Exercise instructions
All of the data must be printed exactly; please include every line.

_ _ _ _ _

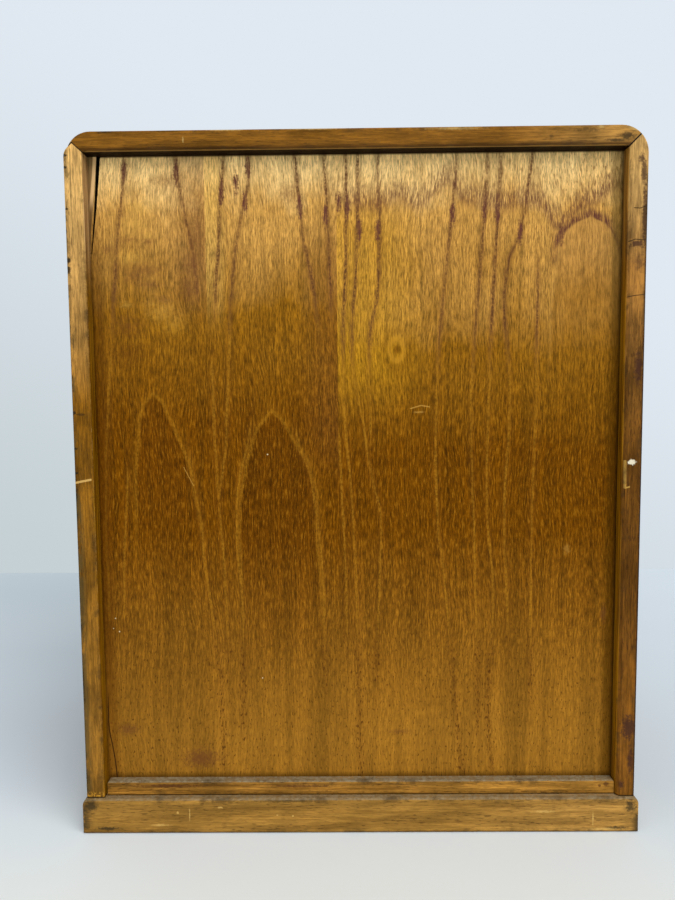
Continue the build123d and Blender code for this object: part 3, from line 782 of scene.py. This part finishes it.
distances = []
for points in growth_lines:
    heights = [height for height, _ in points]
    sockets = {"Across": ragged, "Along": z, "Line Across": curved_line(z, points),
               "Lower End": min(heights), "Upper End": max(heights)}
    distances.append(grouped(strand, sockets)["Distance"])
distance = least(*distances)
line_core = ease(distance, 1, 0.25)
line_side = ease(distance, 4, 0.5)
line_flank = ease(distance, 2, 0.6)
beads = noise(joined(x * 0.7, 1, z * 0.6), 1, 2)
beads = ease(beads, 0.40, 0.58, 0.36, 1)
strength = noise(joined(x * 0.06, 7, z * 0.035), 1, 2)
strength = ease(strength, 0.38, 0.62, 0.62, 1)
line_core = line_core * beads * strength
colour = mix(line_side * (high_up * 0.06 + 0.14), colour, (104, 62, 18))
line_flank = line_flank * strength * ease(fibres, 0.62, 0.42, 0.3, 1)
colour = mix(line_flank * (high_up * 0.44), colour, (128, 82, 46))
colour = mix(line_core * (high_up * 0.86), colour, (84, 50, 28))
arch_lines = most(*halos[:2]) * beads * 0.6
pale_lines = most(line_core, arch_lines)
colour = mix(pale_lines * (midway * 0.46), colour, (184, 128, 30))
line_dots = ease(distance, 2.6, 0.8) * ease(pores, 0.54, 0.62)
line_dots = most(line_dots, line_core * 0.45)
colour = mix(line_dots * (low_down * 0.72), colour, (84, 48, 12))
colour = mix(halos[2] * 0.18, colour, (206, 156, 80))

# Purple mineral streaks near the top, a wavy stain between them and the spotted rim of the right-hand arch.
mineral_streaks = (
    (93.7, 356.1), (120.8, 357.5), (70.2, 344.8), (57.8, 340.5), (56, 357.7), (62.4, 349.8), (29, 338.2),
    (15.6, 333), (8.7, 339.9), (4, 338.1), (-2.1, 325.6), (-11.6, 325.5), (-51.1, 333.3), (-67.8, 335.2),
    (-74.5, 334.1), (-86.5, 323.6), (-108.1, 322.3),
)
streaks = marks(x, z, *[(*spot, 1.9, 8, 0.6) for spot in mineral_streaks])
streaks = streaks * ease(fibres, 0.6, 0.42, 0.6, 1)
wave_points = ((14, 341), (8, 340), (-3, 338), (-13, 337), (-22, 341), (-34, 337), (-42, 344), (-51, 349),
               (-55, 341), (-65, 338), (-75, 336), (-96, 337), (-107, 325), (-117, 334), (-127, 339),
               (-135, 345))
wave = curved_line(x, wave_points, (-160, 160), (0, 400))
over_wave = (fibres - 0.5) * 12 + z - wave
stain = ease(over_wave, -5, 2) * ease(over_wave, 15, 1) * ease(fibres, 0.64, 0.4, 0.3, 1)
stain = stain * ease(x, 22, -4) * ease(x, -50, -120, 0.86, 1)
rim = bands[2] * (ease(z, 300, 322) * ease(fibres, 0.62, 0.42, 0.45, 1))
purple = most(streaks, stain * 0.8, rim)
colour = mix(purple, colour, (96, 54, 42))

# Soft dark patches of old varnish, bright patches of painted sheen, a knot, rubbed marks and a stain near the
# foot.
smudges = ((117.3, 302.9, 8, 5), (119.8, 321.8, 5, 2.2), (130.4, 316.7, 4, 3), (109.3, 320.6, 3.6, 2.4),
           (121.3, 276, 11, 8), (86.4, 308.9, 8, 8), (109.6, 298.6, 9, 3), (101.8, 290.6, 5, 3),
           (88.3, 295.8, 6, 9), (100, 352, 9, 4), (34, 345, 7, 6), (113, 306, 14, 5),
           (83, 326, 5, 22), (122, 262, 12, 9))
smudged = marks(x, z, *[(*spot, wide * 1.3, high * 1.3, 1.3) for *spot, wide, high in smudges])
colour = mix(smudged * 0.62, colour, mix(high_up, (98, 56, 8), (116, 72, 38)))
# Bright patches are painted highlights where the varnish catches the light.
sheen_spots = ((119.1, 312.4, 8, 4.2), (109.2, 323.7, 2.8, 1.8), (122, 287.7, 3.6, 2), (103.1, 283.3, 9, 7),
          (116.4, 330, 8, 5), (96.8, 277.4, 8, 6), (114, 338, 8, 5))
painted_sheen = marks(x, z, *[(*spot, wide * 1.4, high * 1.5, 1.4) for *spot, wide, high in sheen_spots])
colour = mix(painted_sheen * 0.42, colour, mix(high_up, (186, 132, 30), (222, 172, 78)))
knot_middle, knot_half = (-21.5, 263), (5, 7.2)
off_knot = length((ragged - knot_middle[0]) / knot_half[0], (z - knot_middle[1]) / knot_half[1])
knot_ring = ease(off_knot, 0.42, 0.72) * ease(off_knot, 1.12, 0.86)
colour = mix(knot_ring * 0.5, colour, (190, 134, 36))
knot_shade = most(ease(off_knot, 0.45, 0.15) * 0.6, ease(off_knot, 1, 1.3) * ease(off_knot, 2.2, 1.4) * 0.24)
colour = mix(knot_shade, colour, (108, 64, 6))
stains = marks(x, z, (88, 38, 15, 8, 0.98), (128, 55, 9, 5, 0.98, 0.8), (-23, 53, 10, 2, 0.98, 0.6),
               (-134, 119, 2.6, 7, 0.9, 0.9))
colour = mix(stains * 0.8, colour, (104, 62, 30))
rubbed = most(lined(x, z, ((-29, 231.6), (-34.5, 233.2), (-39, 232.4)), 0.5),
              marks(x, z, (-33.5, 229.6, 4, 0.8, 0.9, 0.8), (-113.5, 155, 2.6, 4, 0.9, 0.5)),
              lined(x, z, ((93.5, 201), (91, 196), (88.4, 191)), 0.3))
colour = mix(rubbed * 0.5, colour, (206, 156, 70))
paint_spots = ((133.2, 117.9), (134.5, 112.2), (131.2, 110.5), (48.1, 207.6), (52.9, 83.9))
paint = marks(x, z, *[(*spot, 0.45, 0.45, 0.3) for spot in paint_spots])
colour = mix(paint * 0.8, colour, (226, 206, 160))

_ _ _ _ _

Answer to this task
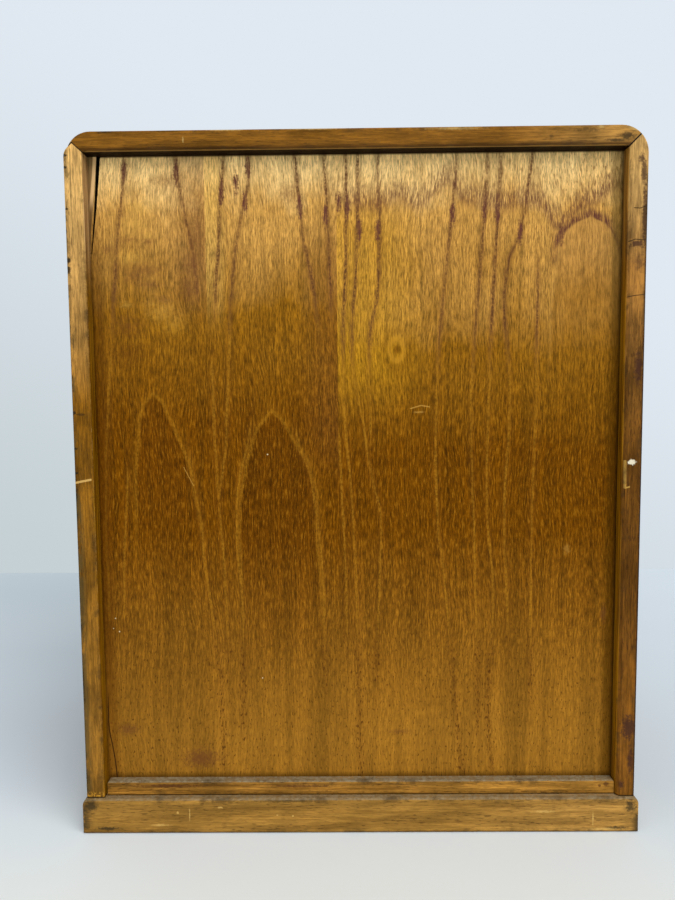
Continue the build123d and Blender code for this object: part 3, from line 782 of scene.py. This part finishes it.
distances = []
for points in growth_lines:
    heights = [height for height, _ in points]
    sockets = {"Across": ragged, "Along": z, "Line Across": curved_line(z, points),
               "Lower End": min(heights), "Upper End": max(heights)}
    distances.append(grouped(strand, sockets)["Distance"])
distance = least(*distances)
line_core = ease(distance, 1, 0.25)
line_side = ease(distance, 4, 0.5)
line_flank = ease(distance, 2, 0.6)
beads = noise(joined(x * 0.7, 1, z * 0.6), 1, 2)
beads = ease(beads, 0.40, 0.58, 0.36, 1)
strength = noise(joined(x * 0.06, 7, z * 0.035), 1, 2)
strength = ease(strength, 0.38, 0.62, 0.62, 1)
line_core = line_core * beads * strength
colour = mix(line_side * (high_up * 0.06 + 0.14), colour, (104, 62, 18))
line_flank = line_flank * strength * ease(fibres, 0.62, 0.42, 0.3, 1)
colour = mix(line_flank * (high_up * 0.44), colour, (128, 82, 46))
colour = mix(line_core * (high_up * 0.86), colour, (84, 50, 28))
arch_lines = most(*halos[:2]) * beads * 0.6
pale_lines = most(line_core, arch_lines)
colour = mix(pale_lines * (midway * 0.46), colour, (184, 128, 30))
line_dots = ease(distance, 2.6, 0.8) * ease(pores, 0.54, 0.62)
line_dots = most(line_dots, line_core * 0.45)
colour = mix(line_dots * (low_down * 0.72), colour, (84, 48, 12))
colour = mix(halos[2] * 0.18, colour, (206, 156, 80))

# Purple mineral streaks near the top, a wavy stain between them and the spotted rim of the right-hand arch.
mineral_streaks = (
    (93.7, 356.1), (120.8, 357.5), (70.2, 344.8), (57.8, 340.5), (56, 357.7), (62.4, 349.8), (29, 338.2),
    (15.6, 333), (8.7, 339.9), (4, 338.1), (-2.1, 325.6), (-11.6, 325.5), (-51.1, 333.3), (-67.8, 335.2),
    (-74.5, 334.1), (-86.5, 323.6), (-108.1, 322.3),
)
streaks = marks(x, z, *[(*spot, 1.9, 8, 0.6) for spot in mineral_streaks])
streaks = streaks * ease(fibres, 0.6, 0.42, 0.6, 1)
wave_points = ((14, 341), (8, 340), (-3, 338), (-13, 337), (-22, 341), (-34, 337), (-42, 344), (-51, 349),
               (-55, 341), (-65, 338), (-75, 336), (-96, 337), (-107, 325), (-117, 334), (-127, 339),
               (-135, 345))
wave = curved_line(x, wave_points, (-160, 160), (0, 400))
over_wave = (fibres - 0.5) * 12 + z - wave
stain = ease(over_wave, -5, 2) * ease(over_wave, 15, 1) * ease(fibres, 0.64, 0.4, 0.3, 1)
stain = stain * ease(x, 22, -4) * ease(x, -50, -120, 0.86, 1)
rim = bands[2] * (ease(z, 300, 322) * ease(fibres, 0.62, 0.42, 0.45, 1))
purple = most(streaks, stain * 0.8, rim)
colour = mix(purple, colour, (96, 54, 42))

# Soft dark patches of old varnish, bright patches of painted sheen, a knot, rubbed marks and a stain near the
# foot.
smudges = ((117.3, 302.9, 8, 5), (119.8, 321.8, 5, 2.2), (130.4, 316.7, 4, 3), (109.3, 320.6, 3.6, 2.4),
           (121.3, 276, 11, 8), (86.4, 308.9, 8, 8), (109.6, 298.6, 9, 3), (101.8, 290.6, 5, 3),
           (88.3, 295.8, 6, 9), (100, 352, 9, 4), (34, 345, 7, 6), (113, 306, 14, 5),
           (83, 326, 5, 22), (122, 262, 12, 9))
smudged = marks(x, z, *[(*spot, wide * 1.3, high * 1.3, 1.3) for *spot, wide, high in smudges])
colour = mix(smudged * 0.62, colour, mix(high_up, (98, 56, 8), (116, 72, 38)))
# Bright patches are painted highlights where the varnish catches the light.
sheen_spots = ((119.1, 312.4, 8, 4.2), (109.2, 323.7, 2.8, 1.8), (122, 287.7, 3.6, 2), (103.1, 283.3, 9, 7),
          (116.4, 330, 8, 5), (96.8, 277.4, 8, 6), (114, 338, 8, 5))
painted_sheen = marks(x, z, *[(*spot, wide * 1.4, high * 1.5, 1.4) for *spot, wide, high in sheen_spots])
colour = mix(painted_sheen * 0.42, colour, mix(high_up, (186, 132, 30), (222, 172, 78)))
knot_middle, knot_half = (-21.5, 263), (5, 7.2)
off_knot = length((ragged - knot_middle[0]) / knot_half[0], (z - knot_middle[1]) / knot_half[1])
knot_ring = ease(off_knot, 0.42, 0.72) * ease(off_knot, 1.12, 0.86)
colour = mix(knot_ring * 0.5, colour, (190, 134, 36))
knot_shade = most(ease(off_knot, 0.45, 0.15) * 0.6, ease(off_knot, 1, 1.3) * ease(off_knot, 2.2, 1.4) * 0.24)
colour = mix(knot_shade, colour, (108, 64, 6))
stains = marks(x, z, (88, 38, 15, 8, 0.98), (128, 55, 9, 5, 0.98, 0.8), (-23, 53, 10, 2, 0.98, 0.6),
               (-134, 119, 2.6, 7, 0.9, 0.9))
colour = mix(stains * 0.8, colour, (104, 62, 30))
rubbed = most(lined(x, z, ((-29, 231.6), (-34.5, 233.2), (-39, 232.4)), 0.5),
              marks(x, z, (-33.5, 229.6, 4, 0.8, 0.9, 0.8), (-113.5, 155, 2.6, 4, 0.9, 0.5)),
              lined(x, z, ((93.5, 201), (91, 196), (88.4, 191)), 0.3))
colour = mix(rubbed * 0.5, colour, (206, 156, 70))
paint_spots = ((133.2, 117.9), (134.5, 112.2), (131.2, 110.5), (48.1, 207.6), (52.9, 83.9))
paint = marks(x, z, *[(*spot, 0.45, 0.45, 0.3) for spot in paint_spots])
colour = mix(paint * 0.8, colour, (226, 206, 160))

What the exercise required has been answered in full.